"In science? Bah!"

"Why not? There was Mary Somerville and—and—and Caroline Herschel and—well, I can't think of their names all in a minute, but I'm proud to be one of the girls here anyway."

"You are not one of t'em," he cried angrily. "T'ey are life failures. You fancy t'ey are selected examples, but t'ey are not; t'ey are t'e rejected. T'ey stood in t'e market place and no man vanted t'em; or else t'ey are fools as vell as failures and sent t'e men avay. You know me. I am biologist, not true? I hate t'e vord. I am physiologist, student of t'e nature of life—all kinds of life, t'e ocean of life of v'ich man is but a petty incident."

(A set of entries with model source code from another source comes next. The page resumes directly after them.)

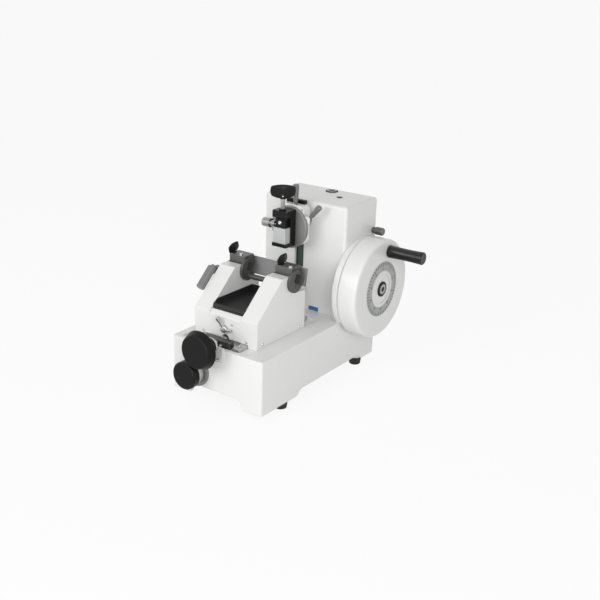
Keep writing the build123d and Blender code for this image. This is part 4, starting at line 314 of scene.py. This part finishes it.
PALE_EDGE = (0.86, 0.86, 0.85)
STEEL_EDGE = (0.62, 0.62, 0.61)
# Grey edge colour of dark parts: partly worn edges and partly a painted highlight along their rims.
GREY_WEAR_AND_HIGHLIGHT = (0.2, 0.2, 0.2)
FINISHES = (
    Finish(
        "white_paint", (0.82, 0.825, 0.81), 0.34, 0.0, Texture.ENAMEL, PALE_EDGE,
        edge_wear=0.25, coat=0.25, edge_radius=0.0012,
    ),
    Finish("plate_paint", (0.68, 0.69, 0.675), 0.4, 0.0, Texture.ENAMEL, PALE_EDGE, coat=0.1),
    Finish("rubber", (0.012, 0.012, 0.012), 0.72, 0.0, Texture.MOULDED, GREY_WEAR_AND_HIGHLIGHT, edge_wear=0.15),
    Finish(
        "screw_steel", (0.6, 0.6, 0.6), 0.2, 1.0, Texture.POLISHED, STEEL_EDGE,
        edge_wear=0.4, edge_radius=0.0003,
    ),
    Finish("ground_steel", (0.5, 0.5, 0.49), 0.28, 1.0, Texture.GROUND, STEEL_EDGE, edge_wear=0.5),
    Finish(
        "dark_steel", (0.085, 0.086, 0.084), 0.36, 0.75, Texture.GROUND, (0.36, 0.36, 0.35),
        edge_wear=0.75,
    ),
    Finish("knife_steel", (0.17, 0.172, 0.17), 0.42, 0.55, Texture.GROUND, (0.6, 0.6, 0.59), edge_wear=0.8),
    Finish("lever_grey", (0.2, 0.205, 0.2), 0.38, 0.35, Texture.ENAMEL, STEEL_EDGE),
    # Its large share of grey edge colour paints the thin highlight ring on the knobs' front rims.
    Finish(
        "black_plastic", (0.005, 0.0053, 0.0053), 0.4, 0.0, Texture.MOULDED, GREY_WEAR_AND_HIGHLIGHT,
        edge_wear=0.5, specular=0.16,
    ),
    Finish(
        "gloss_black", (0.004, 0.004, 0.004), 0.2, 0.0, Texture.POLISHED, GREY_WEAR_AND_HIGHLIGHT,
        edge_wear=0.2, specular=0.4,
    ),
    Finish(
        "black_oxide", (0.007, 0.007, 0.0075), 0.34, 0.0, Texture.CAST, GREY_WEAR_AND_HIGHLIGHT,
        edge_wear=0.4, specular=0.2,
    ),
    Finish("specimen_grey", (0.56, 0.57, 0.57), 0.5, 0.4, Texture.BLASTED, PALE_EDGE, edge_wear=0.4),
    Finish("dial_grey", (0.4, 0.405, 0.405), 0.42, 0.3, Texture.BLASTED, STEEL_EDGE, edge_wear=0.4),
    Finish(
        "knurled_steel", (0.34, 0.34, 0.33), 0.34, 1.0, Texture.GROUND, STEEL_EDGE,
        edge_wear=0.6, edge_radius=0.0003,
    ),
    Finish("bronze", (0.42, 0.25, 0.09), 0.32, 1.0, Texture.GROUND, (0.7, 0.5, 0.25), edge_wear=0.4),
    Finish("iron", (0.11, 0.115, 0.11), 0.5, 0.7, Texture.CAST, STEEL_EDGE),
    Finish("strip_green", (0.055, 0.072, 0.058), 0.55, 0.0, Texture.MOULDED, GREY_WEAR_AND_HIGHLIGHT, edge_wear=0.15),
    Finish("disc_grey", (0.26, 0.26, 0.255), 0.42, 0.5, Texture.POLISHED, STEEL_EDGE, edge_wear=0.85),
    Finish("cradle_steel", (0.1, 0.1, 0.098), 0.5, 0.5, Texture.GROUND, GREY_WEAR_AND_HIGHLIGHT, edge_wear=0.6),
    Finish("bracket_steel", (0.13, 0.13, 0.128), 0.42, 0.5, Texture.GROUND, STEEL_EDGE, edge_wear=0.7),
    Finish("stem_steel", (0.42, 0.42, 0.41), 0.3, 0.9, Texture.POLISHED, STEEL_EDGE, edge_radius=0.0002),
    Finish(
        "band_grey", (0.42, 0.42, 0.41), 0.4, 0.2, Texture.POLISHED, STEEL_EDGE,
        edge_wear=0.4, edge_radius=0.0002,
    ),
    Finish(
        "zone_white", (0.8, 0.8, 0.79), 0.4, 0.0, Texture.ENAMEL, PALE_EDGE,
        edge_wear=0.1, coat=0.1, edge_radius=0.0002,
    ),
    Finish(
        "tray_black", (0.022, 0.0225, 0.0225), 0.5, 0.0, Texture.MOULDED, GREY_WEAR_AND_HIGHLIGHT,
        edge_wear=0.5, specular=0.3,
    ),
    Finish("lever_chrome", (0.5, 0.5, 0.5), 0.16, 1.0, Texture.POLISHED, STEEL_EDGE, edge_radius=0.0003),
    Finish(
        "lock_grey", (0.16, 0.16, 0.155), 0.36, 0.8, Texture.GROUND, STEEL_EDGE,
        edge_wear=0.5, edge_radius=0.0003,
    ),
    Finish("tab_blue", (0.04, 0.16, 0.36), 0.35, 0.0, Texture.ENAMEL, (0.2, 0.35, 0.5)),
    Finish("marking_black", (0.01, 0.01, 0.01), 0.45, 0.0, Texture.ENAMEL, GREY_WEAR_AND_HIGHLIGHT, edge_wear=0.0),
)
MATERIALS = {finish.name: finish.build() for finish in FINISHES}


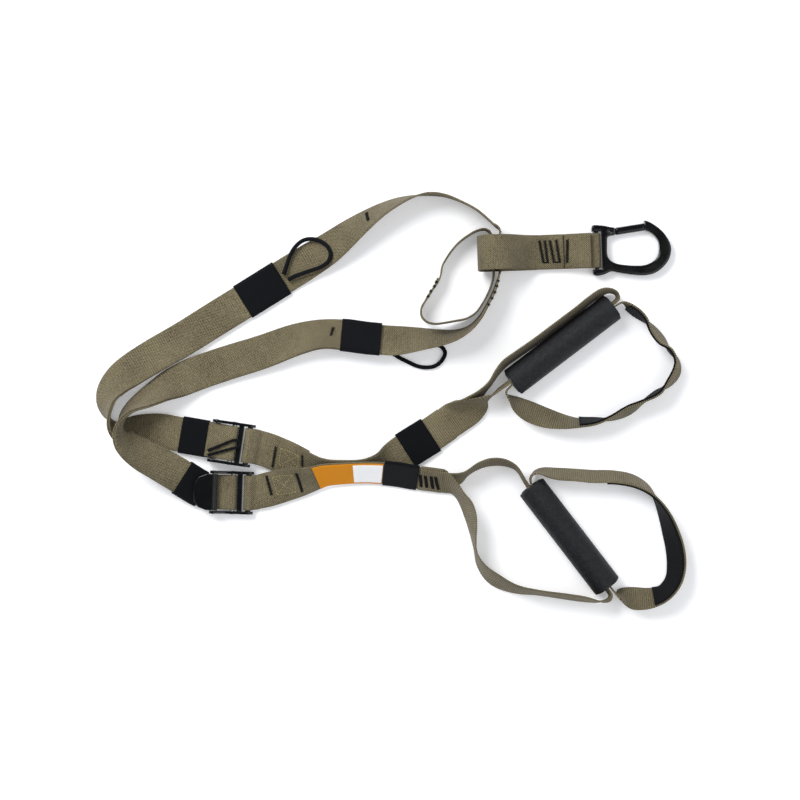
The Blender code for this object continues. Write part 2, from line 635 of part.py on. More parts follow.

"You were speaking about—"

"Ach, so! Almost t'ou has t'e scientific mind t'at reasons and remembers. I said, I am physiologist. I study v'at Nature is, v'at she means to do. V'en Nature—Gott, if you vant a shorter name—makes a mistake, Gott says: 'Poor material; spoiled in shaping, wrong in t'e vorks; all failures; t'row t'em avay. Ve haf plenty more to go on vit'. You know. You study Nature, also, a little. You know she is law, she is power. To t'e indifidual pitiless, she mofes vit' blind, discompassionate majesty ofer millions of mangled organisms to t'e greater glory of Pan, of Kosmos, of t'e Universe. She vastes life. And how not? Her best vork lives a little v'ile and produces its kind, and t'e vorst does not, and t'ey go down t'e dark vay toget'er and Nature neit'er veeps nor relents Kosmos is greater t'an t'e indifidual and a million years are short.

"T'ose young vomen—Nature meant t'em to desire beauty and dream of lofe. Vat is lofe? It is Nature's machinery. T'ose vomen are old enough for lofe, but t'ey haf it not. So t'ey die. T'ey do not reproduce t'eir kind, not'ing lifing comes from t'em, to go on lifing, on and on, better and better—or vorse, as Nature planned—vit' efery generation. If a voman haf t'e desire of lofe and of beauty, and lofe and beauty come not to her, t'en I pity her, because I am less vise and resolute to vit'hold pity t'an Nature is. Efen if she haf not lofe, but only t'e ambition of power or learning or vealt', I might pity her vit' equal injustice, but I cannot. She vill not let me. She does not know t'at she is a failure. She prides herself upon being so mis-made. She cannot help t'at; neit'er can I help despising her. Such vomen are abnormal, monstrous, in a vord, failures. Let t'em die! You, I t'ink, are not so. You study to bide t'e time. You haf a fine carriage. You comb t'e hair, you haf pretty ribbons, you make t'e body strong and supple, you look in t'e glass and vish for more beauty. Not so?"

"Of course I do," I cried angrily, wondering for the moment if he had lost his senses. It seemed as if he knew little about women for a man who professed to make all life his study. If there were one of his despised girls who lacked the desire of beauty and the dream of love, I am much mistaken. But I came to see afterward that he understood them as well as myself.

"I t'ought so," he mused, his eyes still upon my face. "And you are not too beautiful now; t'ey could not doubt. Yes; I vatch you, I study you. Seldom I make t'e mistake; but it is fery important. So I vatch you a little v'ile longer yet. T'en I say to myelf: 'Here is t'e voman; yes, she is found.'"

And he chuckled and rubbed his lean hands together as I had so often seen him do.

The thought flashed across my mind that this extraordinary man meditated a proposal of marriage, but I dismissed the notion as ridiculous.